__TASK TO CARRY OUT__: Give back an exact copy of the lines from the start of the material through the line bearing "const WALL = 4.0;". Include both ends and nothing else.

━━ INFORMATION PROVIDED

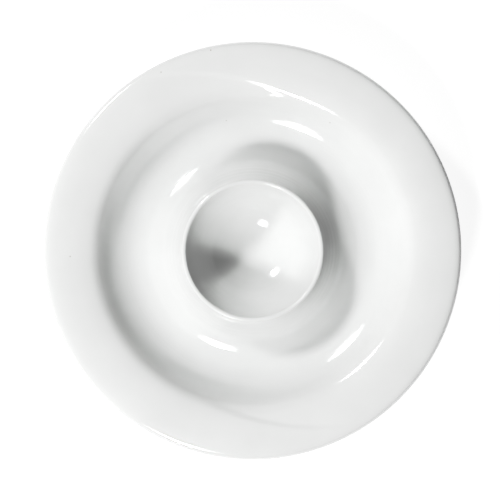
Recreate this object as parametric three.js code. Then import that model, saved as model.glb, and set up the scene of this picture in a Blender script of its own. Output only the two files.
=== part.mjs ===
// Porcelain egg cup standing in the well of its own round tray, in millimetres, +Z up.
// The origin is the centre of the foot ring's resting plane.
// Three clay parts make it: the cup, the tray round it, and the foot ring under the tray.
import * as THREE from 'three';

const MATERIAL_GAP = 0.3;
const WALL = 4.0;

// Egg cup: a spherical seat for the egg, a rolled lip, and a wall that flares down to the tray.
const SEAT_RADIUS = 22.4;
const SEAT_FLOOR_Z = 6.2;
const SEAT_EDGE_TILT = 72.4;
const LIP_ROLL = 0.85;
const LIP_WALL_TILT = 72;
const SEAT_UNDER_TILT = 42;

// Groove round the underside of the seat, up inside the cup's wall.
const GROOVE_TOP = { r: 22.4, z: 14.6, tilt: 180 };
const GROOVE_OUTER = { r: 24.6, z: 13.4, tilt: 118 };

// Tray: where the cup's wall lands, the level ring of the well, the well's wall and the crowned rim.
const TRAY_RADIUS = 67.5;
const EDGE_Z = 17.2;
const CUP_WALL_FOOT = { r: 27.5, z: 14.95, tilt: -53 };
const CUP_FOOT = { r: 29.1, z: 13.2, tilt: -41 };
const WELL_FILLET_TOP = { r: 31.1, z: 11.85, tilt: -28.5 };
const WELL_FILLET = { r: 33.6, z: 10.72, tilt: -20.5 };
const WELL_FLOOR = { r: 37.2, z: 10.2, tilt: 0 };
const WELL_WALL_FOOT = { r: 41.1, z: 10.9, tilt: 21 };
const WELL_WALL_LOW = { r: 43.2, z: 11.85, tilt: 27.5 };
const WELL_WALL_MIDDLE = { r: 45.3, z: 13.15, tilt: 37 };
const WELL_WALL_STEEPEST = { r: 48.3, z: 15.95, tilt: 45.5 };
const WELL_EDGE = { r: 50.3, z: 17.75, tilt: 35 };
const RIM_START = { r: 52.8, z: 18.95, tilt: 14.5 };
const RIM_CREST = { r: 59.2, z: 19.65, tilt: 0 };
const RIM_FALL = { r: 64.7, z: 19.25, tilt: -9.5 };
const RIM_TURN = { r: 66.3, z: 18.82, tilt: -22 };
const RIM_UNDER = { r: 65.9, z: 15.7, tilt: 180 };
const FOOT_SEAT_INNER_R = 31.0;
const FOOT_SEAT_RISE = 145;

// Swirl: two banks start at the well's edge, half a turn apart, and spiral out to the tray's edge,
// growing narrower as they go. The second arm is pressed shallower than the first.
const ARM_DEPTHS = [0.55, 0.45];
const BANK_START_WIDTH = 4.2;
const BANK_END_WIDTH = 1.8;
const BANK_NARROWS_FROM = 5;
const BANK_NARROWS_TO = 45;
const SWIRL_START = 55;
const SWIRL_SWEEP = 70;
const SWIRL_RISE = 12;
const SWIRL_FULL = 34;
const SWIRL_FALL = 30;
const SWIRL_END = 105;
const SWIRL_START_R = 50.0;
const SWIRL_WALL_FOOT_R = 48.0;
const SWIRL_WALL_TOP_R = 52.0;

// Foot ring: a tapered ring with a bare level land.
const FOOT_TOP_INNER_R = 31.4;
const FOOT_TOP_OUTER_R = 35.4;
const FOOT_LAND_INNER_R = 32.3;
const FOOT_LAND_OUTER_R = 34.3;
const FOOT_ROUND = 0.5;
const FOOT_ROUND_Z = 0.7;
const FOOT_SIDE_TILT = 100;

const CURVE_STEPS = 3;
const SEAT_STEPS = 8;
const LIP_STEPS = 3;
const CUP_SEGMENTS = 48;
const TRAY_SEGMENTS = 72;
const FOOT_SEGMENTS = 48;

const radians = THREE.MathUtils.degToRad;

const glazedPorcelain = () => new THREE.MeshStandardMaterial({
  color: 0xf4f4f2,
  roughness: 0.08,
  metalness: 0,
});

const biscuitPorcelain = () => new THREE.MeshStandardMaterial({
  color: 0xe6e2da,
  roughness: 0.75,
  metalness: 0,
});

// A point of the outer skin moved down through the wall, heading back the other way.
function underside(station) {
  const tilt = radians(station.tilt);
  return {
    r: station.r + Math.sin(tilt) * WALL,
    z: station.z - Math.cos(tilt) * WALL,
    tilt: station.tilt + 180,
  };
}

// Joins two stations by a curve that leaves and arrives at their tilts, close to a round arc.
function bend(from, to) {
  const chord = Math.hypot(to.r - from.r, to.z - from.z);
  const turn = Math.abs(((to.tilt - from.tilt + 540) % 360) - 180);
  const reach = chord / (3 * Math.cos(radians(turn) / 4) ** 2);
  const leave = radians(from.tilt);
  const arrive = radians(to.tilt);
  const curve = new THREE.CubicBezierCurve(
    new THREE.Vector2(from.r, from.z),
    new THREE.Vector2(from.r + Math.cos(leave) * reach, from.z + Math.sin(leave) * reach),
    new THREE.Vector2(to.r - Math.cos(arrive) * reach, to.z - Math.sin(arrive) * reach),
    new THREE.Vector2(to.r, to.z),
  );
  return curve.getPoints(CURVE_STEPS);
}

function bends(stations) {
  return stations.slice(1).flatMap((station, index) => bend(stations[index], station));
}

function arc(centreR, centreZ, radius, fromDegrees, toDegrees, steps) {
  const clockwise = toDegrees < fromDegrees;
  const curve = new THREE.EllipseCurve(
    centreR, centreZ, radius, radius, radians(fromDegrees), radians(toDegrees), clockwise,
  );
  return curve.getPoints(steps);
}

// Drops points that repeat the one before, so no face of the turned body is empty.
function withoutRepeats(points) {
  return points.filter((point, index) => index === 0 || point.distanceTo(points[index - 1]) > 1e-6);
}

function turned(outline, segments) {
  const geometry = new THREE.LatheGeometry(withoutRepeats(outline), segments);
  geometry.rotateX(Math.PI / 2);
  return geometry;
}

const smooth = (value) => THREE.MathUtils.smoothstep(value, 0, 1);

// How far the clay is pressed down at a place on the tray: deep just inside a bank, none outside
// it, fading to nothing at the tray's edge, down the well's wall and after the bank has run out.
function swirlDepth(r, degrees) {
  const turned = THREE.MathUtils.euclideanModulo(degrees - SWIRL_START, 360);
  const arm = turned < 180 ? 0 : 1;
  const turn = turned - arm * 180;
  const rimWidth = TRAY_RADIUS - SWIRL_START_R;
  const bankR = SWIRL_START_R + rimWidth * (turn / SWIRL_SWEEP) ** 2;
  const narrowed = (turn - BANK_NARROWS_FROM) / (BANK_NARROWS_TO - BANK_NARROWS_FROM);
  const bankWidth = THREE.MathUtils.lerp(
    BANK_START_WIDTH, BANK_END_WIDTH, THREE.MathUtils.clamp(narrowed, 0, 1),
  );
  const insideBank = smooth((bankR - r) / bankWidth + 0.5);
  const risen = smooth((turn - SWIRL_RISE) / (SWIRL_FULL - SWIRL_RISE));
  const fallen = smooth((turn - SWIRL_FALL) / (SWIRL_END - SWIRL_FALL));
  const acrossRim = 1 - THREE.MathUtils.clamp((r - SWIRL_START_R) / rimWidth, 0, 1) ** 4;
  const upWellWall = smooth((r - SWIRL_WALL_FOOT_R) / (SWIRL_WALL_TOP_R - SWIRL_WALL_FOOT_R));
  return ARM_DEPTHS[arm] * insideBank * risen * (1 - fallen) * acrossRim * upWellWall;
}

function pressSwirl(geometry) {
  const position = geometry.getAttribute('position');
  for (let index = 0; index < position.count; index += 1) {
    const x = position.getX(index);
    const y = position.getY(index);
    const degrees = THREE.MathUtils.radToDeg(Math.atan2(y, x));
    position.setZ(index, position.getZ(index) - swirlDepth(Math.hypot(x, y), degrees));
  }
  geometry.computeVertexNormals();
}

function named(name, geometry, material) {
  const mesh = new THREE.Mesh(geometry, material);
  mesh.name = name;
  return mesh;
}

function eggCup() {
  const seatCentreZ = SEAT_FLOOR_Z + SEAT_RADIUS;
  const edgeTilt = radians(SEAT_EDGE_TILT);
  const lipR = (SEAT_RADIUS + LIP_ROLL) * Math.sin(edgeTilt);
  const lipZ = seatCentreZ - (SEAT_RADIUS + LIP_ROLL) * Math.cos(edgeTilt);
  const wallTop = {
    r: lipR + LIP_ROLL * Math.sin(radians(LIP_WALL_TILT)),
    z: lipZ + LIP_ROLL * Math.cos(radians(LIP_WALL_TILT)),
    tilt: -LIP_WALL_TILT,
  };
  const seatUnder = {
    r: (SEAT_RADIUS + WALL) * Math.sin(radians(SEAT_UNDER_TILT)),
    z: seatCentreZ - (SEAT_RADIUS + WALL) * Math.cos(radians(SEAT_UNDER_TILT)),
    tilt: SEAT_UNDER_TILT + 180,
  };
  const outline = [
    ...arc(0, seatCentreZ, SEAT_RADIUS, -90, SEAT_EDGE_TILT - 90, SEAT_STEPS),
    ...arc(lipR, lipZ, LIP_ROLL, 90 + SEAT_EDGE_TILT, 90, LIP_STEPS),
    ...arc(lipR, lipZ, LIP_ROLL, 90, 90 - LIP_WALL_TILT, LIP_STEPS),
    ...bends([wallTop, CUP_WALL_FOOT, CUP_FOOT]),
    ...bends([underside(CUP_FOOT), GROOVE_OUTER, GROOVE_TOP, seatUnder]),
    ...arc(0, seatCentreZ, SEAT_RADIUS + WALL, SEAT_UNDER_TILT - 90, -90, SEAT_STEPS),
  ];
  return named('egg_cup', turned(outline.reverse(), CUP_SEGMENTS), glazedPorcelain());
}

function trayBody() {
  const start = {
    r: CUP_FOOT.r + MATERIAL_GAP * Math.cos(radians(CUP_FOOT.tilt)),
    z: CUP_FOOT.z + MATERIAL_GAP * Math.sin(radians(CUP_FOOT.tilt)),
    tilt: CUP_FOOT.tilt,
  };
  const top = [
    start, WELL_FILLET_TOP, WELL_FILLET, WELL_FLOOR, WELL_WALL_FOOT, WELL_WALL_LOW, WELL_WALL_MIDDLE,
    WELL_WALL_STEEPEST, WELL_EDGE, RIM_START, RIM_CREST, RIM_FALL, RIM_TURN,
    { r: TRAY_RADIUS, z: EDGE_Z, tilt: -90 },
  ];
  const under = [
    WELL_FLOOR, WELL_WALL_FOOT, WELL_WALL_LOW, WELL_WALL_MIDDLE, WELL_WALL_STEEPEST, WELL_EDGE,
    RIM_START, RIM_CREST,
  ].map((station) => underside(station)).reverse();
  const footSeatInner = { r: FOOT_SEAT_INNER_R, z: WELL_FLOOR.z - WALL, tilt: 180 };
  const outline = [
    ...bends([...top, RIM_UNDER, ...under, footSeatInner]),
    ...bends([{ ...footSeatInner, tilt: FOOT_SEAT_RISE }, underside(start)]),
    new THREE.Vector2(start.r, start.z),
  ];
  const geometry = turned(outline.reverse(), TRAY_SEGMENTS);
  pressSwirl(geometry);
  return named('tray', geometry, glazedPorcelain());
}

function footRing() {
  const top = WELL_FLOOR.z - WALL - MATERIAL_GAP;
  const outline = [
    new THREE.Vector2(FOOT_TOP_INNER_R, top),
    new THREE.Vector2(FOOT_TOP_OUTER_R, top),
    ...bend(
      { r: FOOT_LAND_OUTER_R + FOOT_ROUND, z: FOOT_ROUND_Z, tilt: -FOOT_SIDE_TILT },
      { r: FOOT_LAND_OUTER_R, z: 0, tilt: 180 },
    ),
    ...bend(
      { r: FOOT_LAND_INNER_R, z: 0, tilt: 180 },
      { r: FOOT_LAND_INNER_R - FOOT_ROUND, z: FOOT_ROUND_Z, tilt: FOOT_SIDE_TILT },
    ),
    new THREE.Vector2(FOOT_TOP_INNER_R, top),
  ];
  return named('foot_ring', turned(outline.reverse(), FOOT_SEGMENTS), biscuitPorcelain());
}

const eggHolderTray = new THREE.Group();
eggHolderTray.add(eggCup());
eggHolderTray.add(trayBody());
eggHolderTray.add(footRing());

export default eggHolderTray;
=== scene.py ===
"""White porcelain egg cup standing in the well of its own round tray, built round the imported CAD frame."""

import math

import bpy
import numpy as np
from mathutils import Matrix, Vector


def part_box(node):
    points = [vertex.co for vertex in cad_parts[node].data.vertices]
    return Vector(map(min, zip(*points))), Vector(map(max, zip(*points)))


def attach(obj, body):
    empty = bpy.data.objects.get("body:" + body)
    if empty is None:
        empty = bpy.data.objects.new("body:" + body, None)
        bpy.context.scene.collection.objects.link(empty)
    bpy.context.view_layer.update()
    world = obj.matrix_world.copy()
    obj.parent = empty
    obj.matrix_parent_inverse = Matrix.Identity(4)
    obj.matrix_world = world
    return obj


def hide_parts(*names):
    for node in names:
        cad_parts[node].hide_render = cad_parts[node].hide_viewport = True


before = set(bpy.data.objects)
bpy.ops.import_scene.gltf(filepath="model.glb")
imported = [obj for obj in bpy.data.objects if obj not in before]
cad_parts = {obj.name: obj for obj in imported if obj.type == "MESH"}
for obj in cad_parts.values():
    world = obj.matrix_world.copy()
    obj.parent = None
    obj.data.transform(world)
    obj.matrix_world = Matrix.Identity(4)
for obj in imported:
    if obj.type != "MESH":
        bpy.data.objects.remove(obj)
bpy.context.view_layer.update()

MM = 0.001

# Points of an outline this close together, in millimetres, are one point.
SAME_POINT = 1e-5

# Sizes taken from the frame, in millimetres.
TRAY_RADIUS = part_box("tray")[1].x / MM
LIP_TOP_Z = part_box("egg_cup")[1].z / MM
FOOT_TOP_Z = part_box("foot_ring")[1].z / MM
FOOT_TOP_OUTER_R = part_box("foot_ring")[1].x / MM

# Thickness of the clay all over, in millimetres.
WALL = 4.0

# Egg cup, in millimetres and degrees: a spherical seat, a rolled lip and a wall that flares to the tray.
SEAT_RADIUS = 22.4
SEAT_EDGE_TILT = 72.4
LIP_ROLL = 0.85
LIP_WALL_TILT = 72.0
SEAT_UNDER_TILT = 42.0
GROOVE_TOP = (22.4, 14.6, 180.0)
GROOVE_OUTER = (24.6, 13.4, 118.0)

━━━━

__EXPECTED ANSWER__:
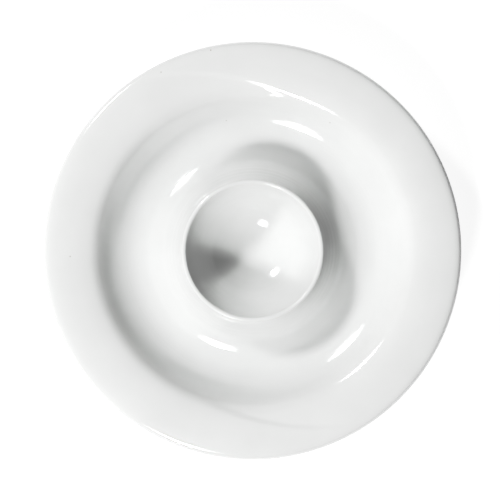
Recreate this object as parametric three.js code. Then import that model, saved as model.glb, and set up the scene of this picture in a Blender script of its own. Output only the two files.
=== part.mjs ===
// Porcelain egg cup standing in the well of its own round tray, in millimetres, +Z up.
// The origin is the centre of the foot ring's resting plane.
// Three clay parts make it: the cup, the tray round it, and the foot ring under the tray.
import * as THREE from 'three';

const MATERIAL_GAP = 0.3;
const WALL = 4.0;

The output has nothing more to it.